The problems that started at the high end of the storage market have trickled down, and now companies like Western Digital (WDC) and Quantum (QNTM) are scrambling to offset losses from dropping prices and growing competition.

Overall, the storage market is going to add 27 million units in year-over-year shipments. But this year, roughly 4 million units are coming from suppliers that were hardly blips on the storage scene a year ago, said Alexa McCloughan, a storage analyst with International Data Corporation.

And that has unleashed a glut of products.

In the fourth quarter of 1997, Fujitsu is expected to ship 3.4 million units, compared with 1.9 million shipped during the same quarter a year ago. Maxtor is expected to ship 3 million units in the current quarter, compared with 1.3 million in the fourth calendar quarter of last year.

To maintain market share, companies that had carved out a niche for themselves in the storage industry began to cut prices. When the sequential price declines hit double digits, the dominos began to tumble.

The entry of more players into the storage market brought about a supply of products that quickly began to outweigh the growing demand. To clear out inventories and remain competitive, companies began cutting prices. But when the supply problems didn't clear up, storage companies reported charges in the fourth quarter.

Western Digital, for example, announced today that it will take larger-than-expected charges ranging from $85 million to $95 million because of the glut and higher-than-normal pricing pressures. It was the company's second warning for the December quarter.

Last month, Quantum said it would take a $40 million fourth-quarter charge, also attributing its charge to oversupply problems.

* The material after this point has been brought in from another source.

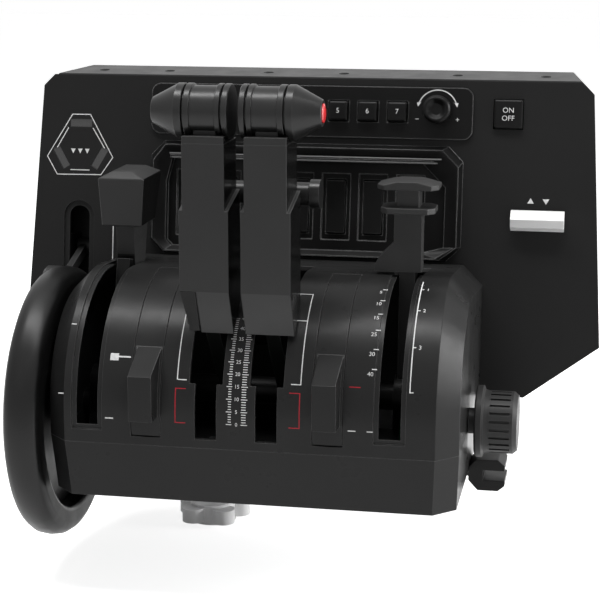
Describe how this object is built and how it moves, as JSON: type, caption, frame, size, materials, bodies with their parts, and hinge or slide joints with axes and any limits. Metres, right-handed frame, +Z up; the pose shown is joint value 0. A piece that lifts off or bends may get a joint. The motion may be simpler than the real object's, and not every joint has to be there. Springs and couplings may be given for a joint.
{
  "type": "flight throttle quadrant",
  "caption": "Desk-clamped throttle quadrant: swinging levers through a drum housing, trim wheel at the side, and a leaning switch panel behind.",
  "frame": {"origin": "centre of the underside of the rubber desk pad, where the unit sits on the desk", "axes": "+X to the user's right, +Y away from the user towards the switch panel, +Z up"},
  "size_m": [0.361, 0.2115, 0.2962],
  "materials": {
    "housing": "satin moulded",
    "panel": "fine grain",
    "lever": "satin",
    "grip": "satin gloss",
    "black": "matte",
    "red": "gloss",
    "pale": "satin",
    "grey": "satin",
    "steel": "brushed",
    "rubber": "matte",
    "board": "solder mask",
    "lens": "dark translucent lens"
  },
  "bodies": {
    "housing": {"base_tub": "housing", "upper_housing": "housing", "blanking_cover_left": "housing", "blanking_cover_right": "housing", "panel_face": "panel", "panel_rear": "panel", "switch_frame": "panel", "autopilot_plate": "panel", "gear_lamps": "lens", "lever_shaft": "steel", "shaft_bearings": "black", "friction_stack": "black", "panel_brackets": "black", "main_board": "board", "panel_board": "board", "clamp_bracket": "steel", "desk_pad": "rubber", "screws": "steel", "usb_socket": "steel", "cable_clip": "black"},
    "speedbrake": {"speedbrake_arm": "lever", "speedbrake_knob": "lever"},
    "throttle_left": {"throttle_arm_left": "lever", "throttle_blade_left": "black", "throttle_grip_left": "grip"},
    "throttle_right": {"throttle_arm_right": "lever", "throttle_blade_right": "black", "throttle_grip_right": "grip"},
    "grip_button_left": {"grip_button_left": "red"},
    "grip_button_right": {"grip_button_right": "red"},
    "reverser_left": {"reverser_left": "grip"},
    "reverser_right": {"reverser_right": "grip"},
    "flap_lever": {"flap_arm": "lever", "flap_handle": "lever"},
    "trim_wheel": {"trim_wheel_rim": "lever", "trim_wheel_hub": "black"},
    "tension_knob": {"tension_knob": "lever"},
    "gear_lever": {"gear_lever": "lever"},
    "flap_paddle": {"flap_paddle": "pale"},
    "encoder_dial": {"encoder_dial": "black"},
    "mode_selector": {"mode_selector": "black"},
    "large_key": {"large_key": "black"},
    "clamp_pad": {"clamp_pad": "rubber"},
    "clamp_screw": {"clamp_screw": "steel", "star_knob": "grey"},
    "rocker_1": {"rocker_1": "black"},
    "autopilot_key_1": {"autopilot_key_1": "black"},
    "rocker_2": {"rocker_2": "black"},
    "autopilot_key_2": {"autopilot_key_2": "black"},
    "rocker_3": {"rocker_3": "black"},
    "autopilot_key_3": {"autopilot_key_3": "black"},
    "rocker_4": {"rocker_4": "black"},
    "autopilot_key_4": {"autopilot_key_4": "black"},
    "rocker_5": {"rocker_5": "black"},
    "autopilot_key_5": {"autopilot_key_5": "black"},
    "rocker_6": {"rocker_6": "black"},
    "autopilot_key_6": {"autopilot_key_6": "black"},
    "rocker_7": {"rocker_7": "black"},
    "autopilot_key_7": {"autopilot_key_7": "black"}
  },
  "joints": [
    {"name": "speedbrake_swing", "type": "hinge", "parent": "housing", "child": "speedbrake", "pos_m": [-0.085, -0.075, 0.05], "axis": [1, 0, 0], "range_deg": [0, 75]},
    {"name": "throttle_left_swing", "type": "hinge", "parent": "housing", "child": "throttle_left", "pos_m": [-0.017, -0.075, 0.05], "axis": [1, 0, 0], "range_deg": [-28, 36]},
    {"name": "throttle_right_swing", "type": "hinge", "parent": "housing", "child": "throttle_right", "pos_m": [0.017, -0.075, 0.05], "axis": [1, 0, 0], "range_deg": [-28, 36]},
    {"name": "flap_swing", "type": "hinge", "parent": "housing", "child": "flap_lever", "pos_m": [0.085, -0.075, 0.05], "axis": [1, 0, 0], "range_deg": [0, 75]},
    {"name": "reverser_left_swing", "type": "hinge", "parent": "throttle_left", "child": "reverser_left", "pos_m": [-0.017, -0.105, 0.156], "axis": [1, 0, 0], "range_deg": [0, 35]},
    {"name": "reverser_right_swing", "type": "hinge", "parent": "throttle_right", "child": "reverser_right", "pos_m": [0.017, -0.105, 0.156], "axis": [1, 0, 0], "range_deg": [0, 35]},
    {"name": "grip_button_left_push", "type": "slide", "parent": "throttle_left", "child": "grip_button_left", "axis": [1, 0, 0], "range_m": [0, 0.0015], "stiffness_N_per_m": 400},
    {"name": "grip_button_right_push", "type": "slide", "parent": "throttle_right", "child": "grip_button_right", "axis": [-1, 0, 0], "range_m": [0, 0.0015], "stiffness_N_per_m": 400},
    {"name": "trim_wheel_turn", "type": "hinge", "parent": "housing", "child": "trim_wheel", "pos_m": [-0.123, -0.075, 0.038], "axis": [1, 0, 0], "continuous": true},
    {"name": "tension_turn", "type": "hinge", "parent": "housing", "child": "tension_knob", "pos_m": [0.13, -0.075, 0.038], "axis": [1, 0, 0], "range_deg": [-135, 135]},
    {"name": "gear_swing", "type": "hinge", "parent": "housing", "child": "gear_lever", "pos_m": [-0.1345, 0.02429, 0.11349], "axis": [1, 0, 0], "range_deg": [-50, 0]},
    {"name": "flap_paddle_tilt", "type": "hinge", "parent": "housing", "child": "flap_paddle", "pos_m": [0.1539, 0.01123, 0.14112], "axis": [1, 0, 0], "range_deg": [-9, 9], "stiffness_Nm_per_rad": 0.05},
    {"name": "encoder_turn", "type": "hinge", "parent": "housing", "child": "encoder_dial", "pos_m": [0.0916, 0.01203, 0.20733], "axis": [0, 0.989, -0.1478], "continuous": true},
    {"name": "mode_selector_turn", "type": "hinge", "parent": "housing", "child": "mode_selector", "pos_m": [-0.067, 0.01176, 0.20555], "axis": [0, 0.989, -0.1478], "range_deg": [0, 120]},
    {"name": "large_key_push", "type": "slide", "parent": "housing", "child": "large_key", "axis": [0, 0.989, -0.1478], "range_m": [0, 0.0012], "stiffness_N_per_m": 400},
    {"name": "rocker_1_tilt", "type": "hinge", "parent": "housing", "child": "rocker_1", "pos_m": [-0.0629, 0.01594, 0.14557], "axis": [1, 0, 0], "range_deg": [-7, 7]},
    {"name": "autopilot_key_1_push", "type": "slide", "parent": "housing", "child": "autopilot_key_1", "axis": [0, 0.989, -0.1478], "range_m": [0, 0.0012], "stiffness_N_per_m": 350},
    {"name": "rocker_2_tilt", "type": "hinge", "parent": "housing", "child": "rocker_2", "pos_m": [-0.0398, 0.01594, 0.14557], "axis": [1, 0, 0], "range_deg": [-7, 7]},
    {"name": "autopilot_key_2_push", "type": "slide", "parent": "housing", "child": "autopilot_key_2", "axis": [0, 0.989, -0.1478], "range_m": [0, 0.0012], "stiffness_N_per_m": 350},
    {"name": "rocker_3_tilt", "type": "hinge", "parent": "housing", "child": "rocker_3", "pos_m": [-0.0167, 0.01594, 0.14557], "axis": [1, 0, 0], "range_deg": [-7, 7]},
    {"name": "autopilot_key_3_push", "type": "slide", "parent": "housing", "child": "autopilot_key_3", "axis": [0, 0.989, -0.1478], "range_m": [0, 0.0012], "stiffness_N_per_m": 350},
    {"name": "rocker_4_tilt", "type": "hinge", "parent": "housing", "child": "rocker_4", "pos_m": [0.0064, 0.01594, 0.14557], "axis": [1, 0, 0], "range_deg": [-7, 7]},
    {"name": "autopilot_key_4_push", "type": "slide", "parent": "housing", "child": "autopilot_key_4", "axis": [0, 0.989, -0.1478], "range_m": [0, 0.0012], "stiffness_N_per_m": 350},
    {"name": "rocker_5_tilt", "type": "hinge", "parent": "housing", "child": "rocker_5", "pos_m": [0.0295, 0.01594, 0.14557], "axis": [1, 0, 0], "range_deg": [-7, 7]},
    {"name": "autopilot_key_5_push", "type": "slide", "parent": "housing", "child": "autopilot_key_5", "axis": [0, 0.989, -0.1478], "range_m": [0, 0.0012], "stiffness_N_per_m": 350},
    {"name": "rocker_6_tilt", "type": "hinge", "parent": "housing", "child": "rocker_6", "pos_m": [0.0526, 0.01594, 0.14557], "axis": [1, 0, 0], "range_deg": [-7, 7]},
    {"name": "autopilot_key_6_push", "type": "slide", "parent": "housing", "child": "autopilot_key_6", "axis": [0, 0.989, -0.1478], "range_m": [0, 0.0012], "stiffness_N_per_m": 350},
    {"name": "rocker_7_tilt", "type": "hinge", "parent": "housing", "child": "rocker_7", "pos_m": [0.0757, 0.01594, 0.14557], "axis": [1, 0, 0], "range_deg": [-7, 7]},
    {"name": "autopilot_key_7_push", "type": "slide", "parent": "housing", "child": "autopilot_key_7", "axis": [0, 0.989, -0.1478], "range_m": [0, 0.0012], "stiffness_N_per_m": 350},
    {"name": "clamp_lift", "type": "slide", "parent": "housing", "child": "clamp_pad", "axis": [0, 0, 1], "range_m": [0, 0.015]},
    {"name": "clamp_screw_turn", "type": "hinge", "parent": "clamp_pad", "child": "clamp_screw", "pos_m": [-0.05, 0.007, -0.05], "axis": [0, 0, 1], "range_deg": [0, 3600]}
  ],
  "couplings": [
    {"joint": "clamp_screw_turn", "follows": "clamp_lift", "rad_per_m": 4188.8}
  ]
}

Around the same time, Seagate, long the leader in the storage industry, (SEG) announced that it too would miss Wall Street expectations for the current quarter, citing continued weakness in demand for its high-performance products, combined with greater-than-anticipated pricing pressure.

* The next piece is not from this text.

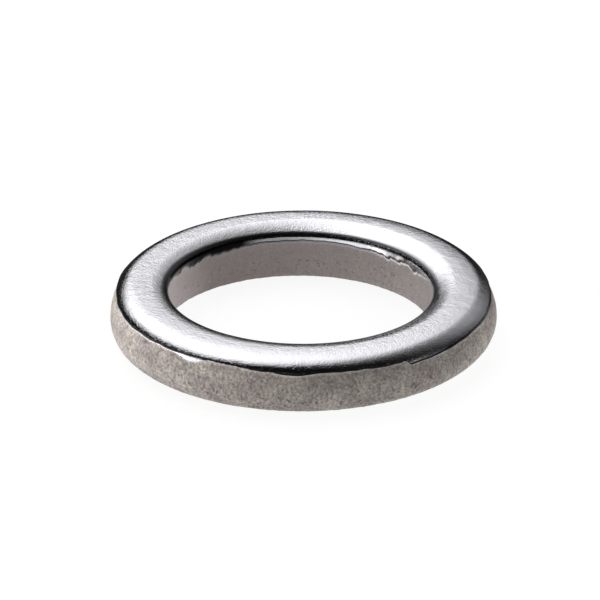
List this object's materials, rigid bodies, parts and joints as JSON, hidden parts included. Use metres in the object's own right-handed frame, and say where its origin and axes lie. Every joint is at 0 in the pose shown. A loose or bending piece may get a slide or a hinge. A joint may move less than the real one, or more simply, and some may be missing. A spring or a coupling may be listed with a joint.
{
  "type": "flat washer",
  "caption": "Thick flat washer with a small outside diameter, a plain round bore and rolled-over edges, in bright metal with dull sheared walls.",
  "frame": {"origin": "centre of the bore, on the plane of the bottom bearing face", "axes": "+Z along the bore axis, from the bottom face to the more rounded top face; X and Y are any two radial directions"},
  "size_m": [0.0244, 0.0244, 0.0035],
  "materials": {
    "washer_metal": "bright tumbled faces and rolled edges, dull grey-brown sheared walls"
  },
  "bodies": {
    "root": {"washer": "washer_metal"}
  },
  "joints": []
}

"The problem with price decline comes when declines are greater than cost reduction," McCloughan said. "Some of these companies are lowering prices to a point where they are breaking even or losing money, so they need to scale back."

That process has already begun. In essence, the supply overflow is just now passing over the levee walls built to stave off flooding earlier this year.

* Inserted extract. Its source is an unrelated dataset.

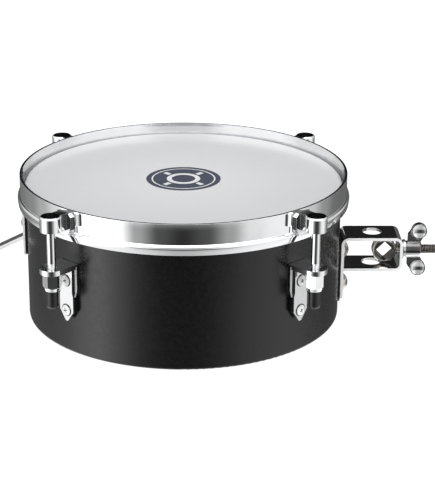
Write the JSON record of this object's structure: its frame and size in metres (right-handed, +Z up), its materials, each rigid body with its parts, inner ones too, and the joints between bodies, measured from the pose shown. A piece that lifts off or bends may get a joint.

Things started to percolate in the supply channel in the high end of the market after the first calendar quarter ended, said McCloughan. Problems emerged when other top-tier players, like Quantum and Western Digital, also entered the high end--a market with not a lot of volume and one company, Seagate, already established as the dominant player.

The additional players in that limited field contributed to the pricing pressure at the high-end level. By the third quarter, however, the pressure began to bleed onto the low end as there was a dramatic jump in non-top-tier suppliers in the that area, McCloughan said.

Some analysts expected consolidation in the disk drive industry to lead to more rational pricing and less extreme earnings volatility. These analysts underestimated, however, the havoc that companies with relatively small market shares would wreak on pricing, according to a recent report by David Kerdell, an analyst with Oppenheimer & Company.

In 1997, Seagate held a 24 percent share of the market, compared with a 27 percent share last year; Quantum held a 21 percent share, compared with a 22 percent share last year; Western Digital held a 19 percent share, compared with 18-1/2 percent last year; and IBM held steady at 11 percent.

"Seagate has been hit hardest," McCloughan said. "It doesn't mean that they aren't growing--rather, they are not growing as fast as the market."

Making matters worse for these companies are persistent production problems.

WDC's margins during the quarter, for example, are being hurt by production problems with the company's 1.7GB product, Kerdell said. Those issues are within WDC's control to fix, he said, noting that there should be modest margin recovery during the second half of fiscal year 1998 even if pricing is unchanged.

Ashok Kumar, semiconductor analyst with Loewenbaum & Company, also sees an upside to the Western Digital charge. He said it could be the beginning of the end for good times in the PC market.

High forecasts combined with low prices are killing everyone, he said. The problems arise when growth isn't matching what Kumar called "spastic" expectations. WDC essentially got stuck with too much product that is losing value.

"Desktop price points are beginning to crater," Kumar said. "The only place of price stability is the enterprise, and God knows how long that will last."